Под таким же секретом он, шестилетний, попросил ее родить ему брата. «Как он его любил! Он был как наседка. Юра у нас уже в шесть лет был взрослым. Он помогал мне по дому, нянчил братишку, пока я готовила кушать.
Ребята, которые приходили с ним поиграть, стояли в ожидании, пока он не уложит спать своего младшего брата».
Кстати, об этом же пишет ребятам пионерского отряда имени Юрия Савченко его бывшая одноклассница Лена Воликова: «Ребята, вы знаете, я даже не могу написать вам, что это был за человек — замечательный, в детстве мы не могли жить друг без друга. А какой Юра был в семье! Если честно сказать, я никогда не встречала такого мальчишку. Юра очень любил своих родителей, братишку. Он помогал маме мыть посуду, стирать, мыть полы, был очень ласковым, вежливым».

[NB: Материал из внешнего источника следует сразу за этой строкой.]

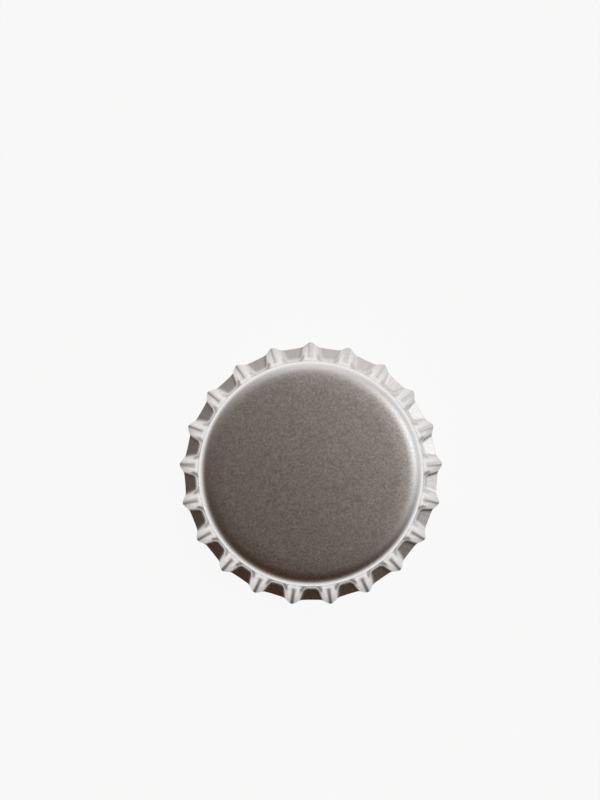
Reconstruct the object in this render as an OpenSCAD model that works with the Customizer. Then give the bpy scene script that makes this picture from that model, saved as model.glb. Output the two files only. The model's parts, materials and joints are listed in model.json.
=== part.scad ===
// Crown cap: a pressed tinplate shell with a fluted skirt, and the moulded liner that seals it.
// Lengths are in millimetres and angles in degrees. The cap stands on its open rim, with +Z through
// the panel. The origin is on its axis, at the level that the rim stands on.

/* [Shell] */
// Outer diameter across the ridge tips
cap_d = 32.1; // [31.6:0.1:33]
// Overall height, from the standing rim to the middle of the panel
cap_h = 6; // [5.8:0.05:7.5]
// Thickness of the tinplate
sheet_t = 0.235; // [0.2:0.005:0.26]
// Inner diameter of the plain neck, which slips over the bottle finish
neck_id = 26.87; // [26.7:0.01:27.1]
// Height of the plain neck between the corner and the flutes
neck_h = 0.2; // [0.1:0.05:0.25]

/* [Panel] */
// Radius of the slight dome of the panel, on its outside
dome_r = 150; // [120:10:400]
// Outside radius of the brow, where the panel starts to fall away
brow_r = 22; // [15:1:40]
// Slope at which the brow passes into the shoulder, from level
brow_turn = 8; // [6:0.5:10]
// Outside radius of the shoulder between the brow and the corner
shoulder_r = 3.9; // [3:0.1:4.5]
// Slope at which the shoulder passes into the corner, from level
shoulder_turn = 17; // [12:1:24]
// Outside radius of the corner between the shoulder and the neck
corner_r = 1.8; // [1.4:0.05:1.9]

/* [Valleys] */
// Outer diameter across the middle of the valleys at the cut edge
valley_d = 30.77; // [30.4:0.01:31.1]
// Outside radius of the bend between the neck wall and the valley flare
valley_bend_r = 1.05; // [0.8:0.05:1.4]
// Slope of the valley where the bend passes into the flare, from level
valley_bend_slope = 25; // [24.5:0.5:30]
// Slope of the valley at the cut edge, from level
valley_slope = 23; // [18:0.5:24]
// Flatness of a valley across its width: 0 is round, 1 is flat, and more is hollow
valley_flatness = 1.5; // [0:0.1:2]

/* [Ridges] */
// Number of ridges around the skirt
ridge_count = 21; // [18:1:24]
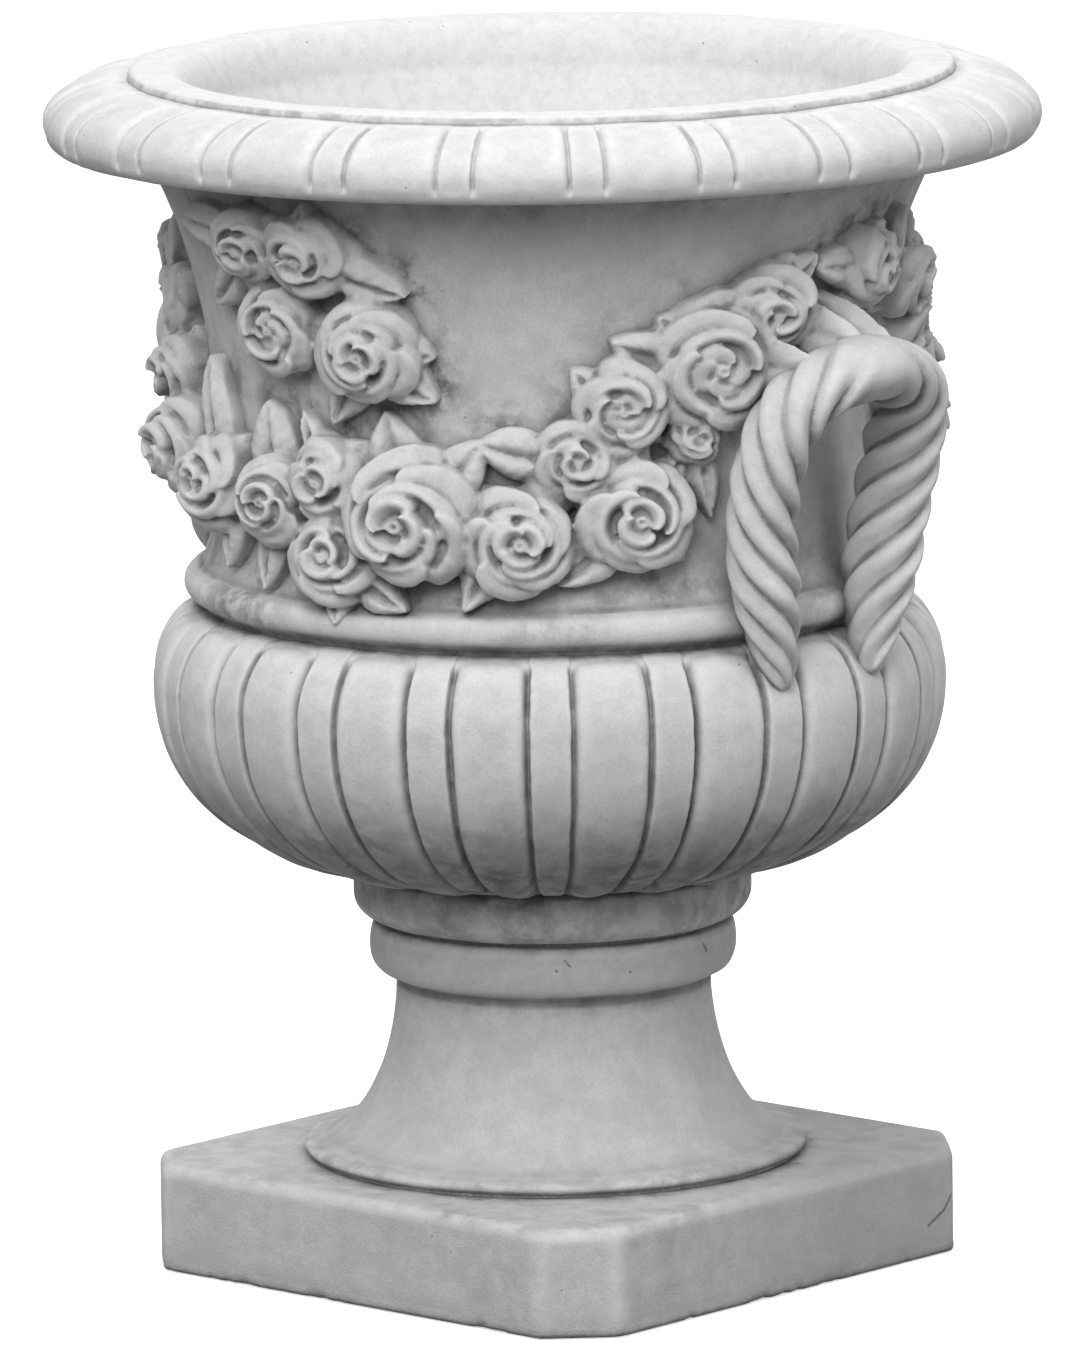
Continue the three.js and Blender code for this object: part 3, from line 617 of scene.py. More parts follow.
def wallStainAndShade(points):
    # dirt and painted shade beside the garlands, painted shadow under the rim, darker just above the band,
    # random dirt and painted shade on the band, and dirt and painted shade on the upper ring under the belly
    out = np.hypot(points[:, 0], points[:, 1])
    height = points[:, 2]
    onWall = (out > wallRadiusAt(height) - 8) * (height > bowl["bandBase"]) * (height < bowl["rimBase"] + 2)
    bearing = (bearingOf(points) + 90) % 180 - 90  # the same on both halves
    mottle = 1 + 0.5 * castNoise(points, 24, 51) + 0.3 * castNoise(points, 7, 52)
    beside = 0.95 - 0.5 * smoothStep(bearing, 40, 60) * smoothStep(height, 450, 490)
    # dirt and painted shade beside the roses and leaves
    stainAndShade = beside * np.exp(-(np.maximum(fromGarland(points), 0) / 11) ** 1.3) * mottle
    # painted shadow under the rim
    stainAndShade = np.maximum(stainAndShade, 0.75 * smoothStep(height, bowl["rimBase"] - 20, bowl["rimBase"]) * mottle)
    # darker just above the band
    overBand = 1 - smoothStep(height, bowl["bandTop"] + 5, bowl["bandTop"] + 50)
    stainAndShade = np.maximum(stainAndShade, 0.6 * overBand * mottle)
    band = (height > bowl["bandBase"] - 3) * (height < bowl["bandTop"] + 3)
    bandDirt = 0.35 * smoothStep(castNoise(points, 70, 53), 0.0, 0.5)
    # on the band: random dirt patches, and painted shade just below the garland, about 14 degrees left of the
    # front on each half
    stainAndShade = np.where(band, bandDirt + 0.8 * np.exp(-((bearing + 14) / 12) ** 2), stainAndShade)
    # dirt and painted shade on the upper ring under the belly
    ring = (height < bowl["bellyBase"] + 4) * (out > 80)
    ringDirtAndShade = 0.45 * mottle + 0.5 * smoothStep(height, bowl["bellyBase"] - 8, bowl["bellyBase"])
    return np.clip(np.where(ring, ringDirtAndShade, stainAndShade * onWall) + lipCreaseShade(points, 2), 0, 1)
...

Ни мама, Мария Константиновна, ни Лена Воликова, перечисляя множество обыденных поступков Юрия, не могут передать, чем же действительно был так он замечателен, так притягателен. Почему они не находят в нем ничего отрицательного. Мама даже делает предположение, что, может быть, потом, уже вне поля ее зрения, «война его переделала». А здесь на ее глазах происходило это массовое обожание Юрия его сверстниками. И в школе, и во дворе, и потом в техникуме. В армии продолжилось то же. В тот же пионерский отряд прислал письмо его бывший сослуживец сержант Лукьянов. Перечисляя «все свои маленькие солдатские радости и горести», он отмечает Юрины качества: решительность, настойчивость, честность, отзывчивость, — но сам чувствует, что не хватает слов для чего‑то главного. И, кажется, находит их: «Я восхищался благородством его души».
Да вот же он, простой ключик к тайне его идеальности: и семья, и школа, и вся воспитательная система эпохи пестовали юную душу в духе примеров благородства и честности. И человек с открытой душой и любовью тянулся, как цветок, к свету.